## TASK PROMPT
Repeat exactly and only the lines from the line containing "Write part 2" through the line containing "return plate +", both included.

## RECORD EXTRACTS
▬▬▬▬▬▬

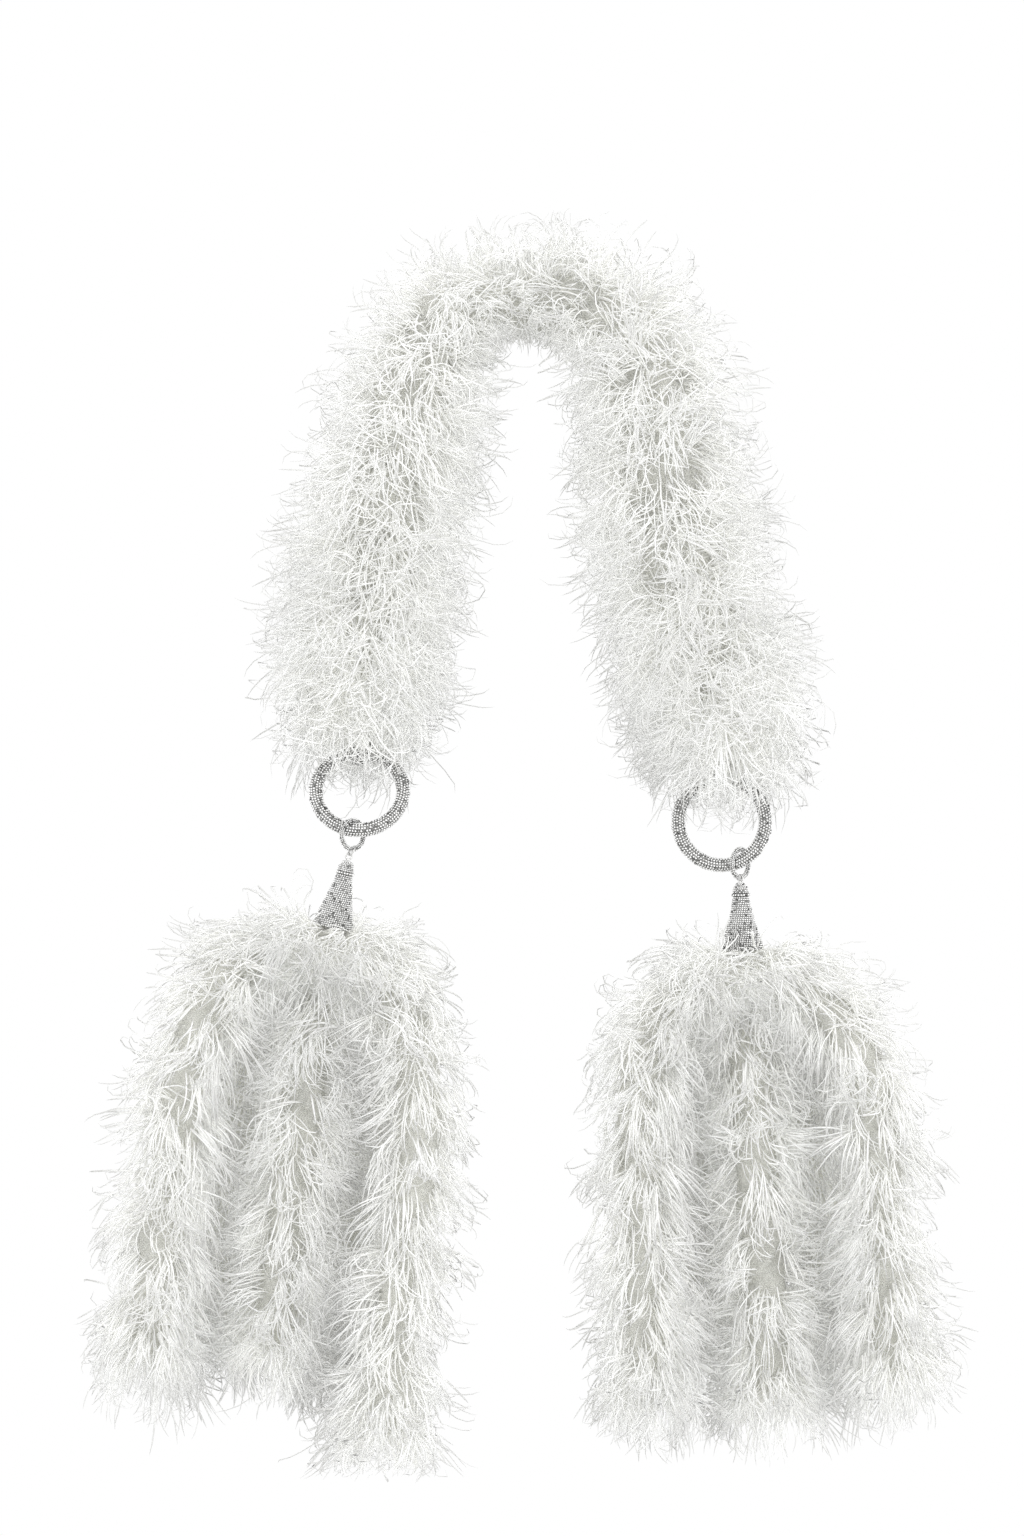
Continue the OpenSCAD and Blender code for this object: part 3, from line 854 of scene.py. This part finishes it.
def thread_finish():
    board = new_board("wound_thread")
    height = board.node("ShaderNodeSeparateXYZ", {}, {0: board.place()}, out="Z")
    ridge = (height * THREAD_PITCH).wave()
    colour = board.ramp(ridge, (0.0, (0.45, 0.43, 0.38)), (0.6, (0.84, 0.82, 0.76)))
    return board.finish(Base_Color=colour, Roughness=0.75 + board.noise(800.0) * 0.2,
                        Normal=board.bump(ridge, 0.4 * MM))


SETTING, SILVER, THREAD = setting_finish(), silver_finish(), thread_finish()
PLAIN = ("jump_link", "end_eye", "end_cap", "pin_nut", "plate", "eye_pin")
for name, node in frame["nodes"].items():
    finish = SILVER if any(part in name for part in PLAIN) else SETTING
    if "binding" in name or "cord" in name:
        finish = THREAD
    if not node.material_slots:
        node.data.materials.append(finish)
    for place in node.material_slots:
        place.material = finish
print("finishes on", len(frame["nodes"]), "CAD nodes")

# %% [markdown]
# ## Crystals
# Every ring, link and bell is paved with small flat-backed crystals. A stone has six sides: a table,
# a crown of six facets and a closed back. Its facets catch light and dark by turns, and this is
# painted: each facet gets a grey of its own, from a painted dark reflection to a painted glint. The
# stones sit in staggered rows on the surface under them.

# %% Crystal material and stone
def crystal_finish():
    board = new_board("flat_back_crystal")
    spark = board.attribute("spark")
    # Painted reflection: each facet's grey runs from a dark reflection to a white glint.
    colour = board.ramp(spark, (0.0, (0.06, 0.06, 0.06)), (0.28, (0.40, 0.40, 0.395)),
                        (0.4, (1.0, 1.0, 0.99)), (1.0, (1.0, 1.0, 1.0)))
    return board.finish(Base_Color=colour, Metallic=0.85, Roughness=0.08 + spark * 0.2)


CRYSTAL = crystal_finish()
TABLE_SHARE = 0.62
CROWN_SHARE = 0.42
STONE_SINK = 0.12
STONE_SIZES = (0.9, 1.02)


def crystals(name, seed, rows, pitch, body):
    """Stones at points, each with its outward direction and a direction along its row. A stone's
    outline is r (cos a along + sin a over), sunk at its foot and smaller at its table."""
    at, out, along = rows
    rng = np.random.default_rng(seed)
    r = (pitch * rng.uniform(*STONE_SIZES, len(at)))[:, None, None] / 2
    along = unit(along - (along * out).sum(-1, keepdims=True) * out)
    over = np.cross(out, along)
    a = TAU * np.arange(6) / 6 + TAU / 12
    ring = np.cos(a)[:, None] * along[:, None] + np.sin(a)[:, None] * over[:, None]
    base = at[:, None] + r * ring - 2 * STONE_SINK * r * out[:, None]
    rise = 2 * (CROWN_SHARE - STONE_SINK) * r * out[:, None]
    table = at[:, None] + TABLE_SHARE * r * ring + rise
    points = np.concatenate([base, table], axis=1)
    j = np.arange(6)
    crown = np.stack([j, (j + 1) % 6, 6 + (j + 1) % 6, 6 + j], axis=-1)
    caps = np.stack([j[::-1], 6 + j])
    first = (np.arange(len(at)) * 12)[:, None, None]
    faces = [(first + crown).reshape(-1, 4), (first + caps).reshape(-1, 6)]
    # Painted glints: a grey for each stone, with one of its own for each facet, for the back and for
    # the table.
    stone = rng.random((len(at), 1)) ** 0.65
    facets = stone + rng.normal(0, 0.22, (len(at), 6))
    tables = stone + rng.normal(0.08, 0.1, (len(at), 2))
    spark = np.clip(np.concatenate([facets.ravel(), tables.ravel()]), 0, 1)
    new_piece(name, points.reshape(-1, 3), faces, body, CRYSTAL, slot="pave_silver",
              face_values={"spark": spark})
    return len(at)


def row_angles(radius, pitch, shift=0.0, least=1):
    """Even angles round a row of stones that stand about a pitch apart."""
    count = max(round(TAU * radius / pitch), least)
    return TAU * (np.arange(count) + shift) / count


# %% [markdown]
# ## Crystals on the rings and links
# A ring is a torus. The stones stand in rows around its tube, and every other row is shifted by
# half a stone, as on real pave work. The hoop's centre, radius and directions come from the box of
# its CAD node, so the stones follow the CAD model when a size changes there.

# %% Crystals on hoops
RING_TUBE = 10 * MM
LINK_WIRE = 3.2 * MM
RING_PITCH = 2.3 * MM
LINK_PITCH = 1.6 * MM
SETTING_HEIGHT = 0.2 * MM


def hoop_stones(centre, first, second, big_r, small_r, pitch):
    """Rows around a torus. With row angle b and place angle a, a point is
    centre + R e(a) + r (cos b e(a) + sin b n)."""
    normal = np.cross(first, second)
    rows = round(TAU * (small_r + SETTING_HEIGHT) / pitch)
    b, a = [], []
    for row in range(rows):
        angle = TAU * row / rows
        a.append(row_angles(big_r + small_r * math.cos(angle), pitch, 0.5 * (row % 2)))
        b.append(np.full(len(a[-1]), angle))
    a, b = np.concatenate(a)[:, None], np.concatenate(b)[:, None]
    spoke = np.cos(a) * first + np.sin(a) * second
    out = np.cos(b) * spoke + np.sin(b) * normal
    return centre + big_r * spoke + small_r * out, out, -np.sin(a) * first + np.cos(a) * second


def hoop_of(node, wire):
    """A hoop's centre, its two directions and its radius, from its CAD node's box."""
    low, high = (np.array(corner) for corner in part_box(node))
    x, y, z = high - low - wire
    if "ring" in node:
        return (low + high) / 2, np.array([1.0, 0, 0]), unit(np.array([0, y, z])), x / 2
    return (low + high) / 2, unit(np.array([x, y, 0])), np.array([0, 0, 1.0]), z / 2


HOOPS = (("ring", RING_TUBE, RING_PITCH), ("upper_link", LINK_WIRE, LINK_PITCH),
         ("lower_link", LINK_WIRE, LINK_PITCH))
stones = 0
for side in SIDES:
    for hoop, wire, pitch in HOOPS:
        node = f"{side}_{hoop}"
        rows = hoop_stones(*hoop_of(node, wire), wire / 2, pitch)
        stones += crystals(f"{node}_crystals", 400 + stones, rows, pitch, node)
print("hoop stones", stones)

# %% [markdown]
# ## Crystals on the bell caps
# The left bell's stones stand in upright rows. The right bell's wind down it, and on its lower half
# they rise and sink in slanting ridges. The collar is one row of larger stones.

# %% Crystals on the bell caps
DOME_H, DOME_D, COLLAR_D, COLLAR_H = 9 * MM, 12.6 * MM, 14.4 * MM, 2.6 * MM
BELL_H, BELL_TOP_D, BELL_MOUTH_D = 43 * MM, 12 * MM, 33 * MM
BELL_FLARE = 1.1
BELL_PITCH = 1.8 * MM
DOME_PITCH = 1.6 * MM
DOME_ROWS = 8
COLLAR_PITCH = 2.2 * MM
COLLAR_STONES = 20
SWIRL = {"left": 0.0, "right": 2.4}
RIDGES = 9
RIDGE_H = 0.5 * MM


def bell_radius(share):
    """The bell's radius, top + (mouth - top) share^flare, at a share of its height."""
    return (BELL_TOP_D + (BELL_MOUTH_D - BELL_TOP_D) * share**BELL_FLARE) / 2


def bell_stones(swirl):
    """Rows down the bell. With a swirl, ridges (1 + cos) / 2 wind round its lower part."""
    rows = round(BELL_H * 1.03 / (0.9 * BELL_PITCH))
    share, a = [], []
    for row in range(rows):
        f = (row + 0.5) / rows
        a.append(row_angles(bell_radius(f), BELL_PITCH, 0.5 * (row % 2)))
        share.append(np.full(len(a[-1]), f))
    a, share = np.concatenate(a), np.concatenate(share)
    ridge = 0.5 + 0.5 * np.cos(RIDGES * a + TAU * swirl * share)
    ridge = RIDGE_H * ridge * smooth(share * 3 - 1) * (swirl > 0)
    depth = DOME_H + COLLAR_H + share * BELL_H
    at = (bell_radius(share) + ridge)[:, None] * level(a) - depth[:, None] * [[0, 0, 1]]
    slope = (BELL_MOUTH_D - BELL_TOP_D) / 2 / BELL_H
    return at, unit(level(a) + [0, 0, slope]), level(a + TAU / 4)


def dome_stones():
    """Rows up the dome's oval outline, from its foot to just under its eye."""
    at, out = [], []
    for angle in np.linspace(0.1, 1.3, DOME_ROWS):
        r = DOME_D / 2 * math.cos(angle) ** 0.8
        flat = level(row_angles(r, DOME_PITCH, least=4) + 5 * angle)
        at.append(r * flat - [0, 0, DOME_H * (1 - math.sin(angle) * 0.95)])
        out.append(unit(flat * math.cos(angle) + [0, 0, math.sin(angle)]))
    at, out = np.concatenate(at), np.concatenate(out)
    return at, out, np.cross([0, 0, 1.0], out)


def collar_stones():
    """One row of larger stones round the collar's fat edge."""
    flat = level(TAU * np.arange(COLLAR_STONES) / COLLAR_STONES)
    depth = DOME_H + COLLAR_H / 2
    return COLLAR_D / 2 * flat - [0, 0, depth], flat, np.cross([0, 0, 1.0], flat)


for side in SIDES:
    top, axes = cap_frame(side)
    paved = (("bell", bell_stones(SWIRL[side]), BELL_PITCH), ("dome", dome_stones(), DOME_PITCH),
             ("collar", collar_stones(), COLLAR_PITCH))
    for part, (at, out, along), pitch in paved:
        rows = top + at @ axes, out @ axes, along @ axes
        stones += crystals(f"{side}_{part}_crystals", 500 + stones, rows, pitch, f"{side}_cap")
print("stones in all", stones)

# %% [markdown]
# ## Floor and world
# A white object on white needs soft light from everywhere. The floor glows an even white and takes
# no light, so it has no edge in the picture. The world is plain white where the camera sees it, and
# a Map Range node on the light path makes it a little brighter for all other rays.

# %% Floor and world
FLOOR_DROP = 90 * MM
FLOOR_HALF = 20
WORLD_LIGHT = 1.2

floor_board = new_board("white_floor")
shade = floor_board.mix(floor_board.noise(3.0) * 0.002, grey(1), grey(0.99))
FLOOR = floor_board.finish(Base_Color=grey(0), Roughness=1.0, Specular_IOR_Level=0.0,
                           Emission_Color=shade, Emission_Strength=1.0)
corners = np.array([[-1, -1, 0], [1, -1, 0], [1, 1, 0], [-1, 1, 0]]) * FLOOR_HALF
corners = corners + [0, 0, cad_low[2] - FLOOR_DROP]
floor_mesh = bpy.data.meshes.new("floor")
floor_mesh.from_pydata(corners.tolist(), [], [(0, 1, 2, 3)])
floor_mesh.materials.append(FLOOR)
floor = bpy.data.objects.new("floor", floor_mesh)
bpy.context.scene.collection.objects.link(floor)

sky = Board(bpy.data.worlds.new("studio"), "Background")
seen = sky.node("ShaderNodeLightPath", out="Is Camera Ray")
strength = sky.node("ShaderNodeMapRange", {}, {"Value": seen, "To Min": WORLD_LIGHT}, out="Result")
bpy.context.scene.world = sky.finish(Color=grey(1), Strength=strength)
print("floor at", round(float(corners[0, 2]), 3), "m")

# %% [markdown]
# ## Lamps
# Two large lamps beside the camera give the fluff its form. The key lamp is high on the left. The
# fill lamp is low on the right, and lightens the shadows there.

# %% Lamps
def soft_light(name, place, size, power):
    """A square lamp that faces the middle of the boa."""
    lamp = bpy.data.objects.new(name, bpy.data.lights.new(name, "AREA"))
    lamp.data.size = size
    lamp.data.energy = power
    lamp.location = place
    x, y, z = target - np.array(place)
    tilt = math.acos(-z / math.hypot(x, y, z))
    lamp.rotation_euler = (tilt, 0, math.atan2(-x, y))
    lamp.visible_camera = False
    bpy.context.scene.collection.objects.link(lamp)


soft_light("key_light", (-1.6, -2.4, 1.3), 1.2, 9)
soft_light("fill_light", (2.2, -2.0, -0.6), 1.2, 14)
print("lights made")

▬▬▬▬▬▬

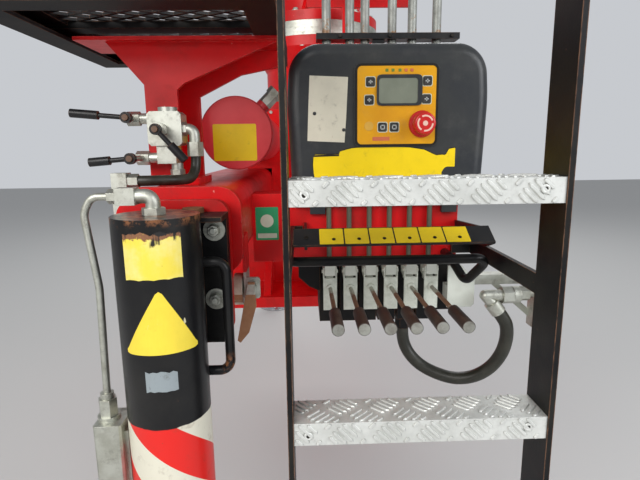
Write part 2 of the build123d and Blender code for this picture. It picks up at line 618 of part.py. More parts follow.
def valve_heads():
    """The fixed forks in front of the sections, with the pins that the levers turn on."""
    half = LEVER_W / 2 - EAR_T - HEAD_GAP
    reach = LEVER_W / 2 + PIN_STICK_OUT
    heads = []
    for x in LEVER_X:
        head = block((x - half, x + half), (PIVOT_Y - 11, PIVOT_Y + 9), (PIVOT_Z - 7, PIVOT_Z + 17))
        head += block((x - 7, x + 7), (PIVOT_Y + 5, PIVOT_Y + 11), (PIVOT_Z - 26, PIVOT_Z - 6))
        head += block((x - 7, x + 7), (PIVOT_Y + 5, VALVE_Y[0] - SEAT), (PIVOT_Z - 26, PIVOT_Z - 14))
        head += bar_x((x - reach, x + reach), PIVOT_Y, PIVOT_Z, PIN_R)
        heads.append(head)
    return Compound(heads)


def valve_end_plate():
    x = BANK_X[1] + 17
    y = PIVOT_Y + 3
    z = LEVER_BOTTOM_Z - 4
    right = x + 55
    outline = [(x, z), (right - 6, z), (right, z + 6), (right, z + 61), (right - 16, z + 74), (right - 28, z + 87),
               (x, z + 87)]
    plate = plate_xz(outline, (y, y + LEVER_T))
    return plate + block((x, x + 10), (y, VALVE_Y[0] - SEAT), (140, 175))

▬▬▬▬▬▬

## THE REPLY
Write part 2 of the build123d and Blender code for this picture. It picks up at line 618 of part.py. More parts follow.
def valve_heads():
    """The fixed forks in front of the sections, with the pins that the levers turn on."""
    half = LEVER_W / 2 - EAR_T - HEAD_GAP
    reach = LEVER_W / 2 + PIN_STICK_OUT
    heads = []
    for x in LEVER_X:
        head = block((x - half, x + half), (PIVOT_Y - 11, PIVOT_Y + 9), (PIVOT_Z - 7, PIVOT_Z + 17))
        head += block((x - 7, x + 7), (PIVOT_Y + 5, PIVOT_Y + 11), (PIVOT_Z - 26, PIVOT_Z - 6))
        head += block((x - 7, x + 7), (PIVOT_Y + 5, VALVE_Y[0] - SEAT), (PIVOT_Z - 26, PIVOT_Z - 14))
        head += bar_x((x - reach, x + reach), PIVOT_Y, PIVOT_Z, PIN_R)
        heads.append(head)
    return Compound(heads)


def valve_end_plate():
    x = BANK_X[1] + 17
    y = PIVOT_Y + 3
    z = LEVER_BOTTOM_Z - 4
    right = x + 55
    outline = [(x, z), (right - 6, z), (right, z + 6), (right, z + 61), (right - 16, z + 74), (right - 28, z + 87),
               (x, z + 87)]
    plate = plate_xz(outline, (y, y + LEVER_T))
    return plate + block((x, x + 10), (y, VALVE_Y[0] - SEAT), (140, 175))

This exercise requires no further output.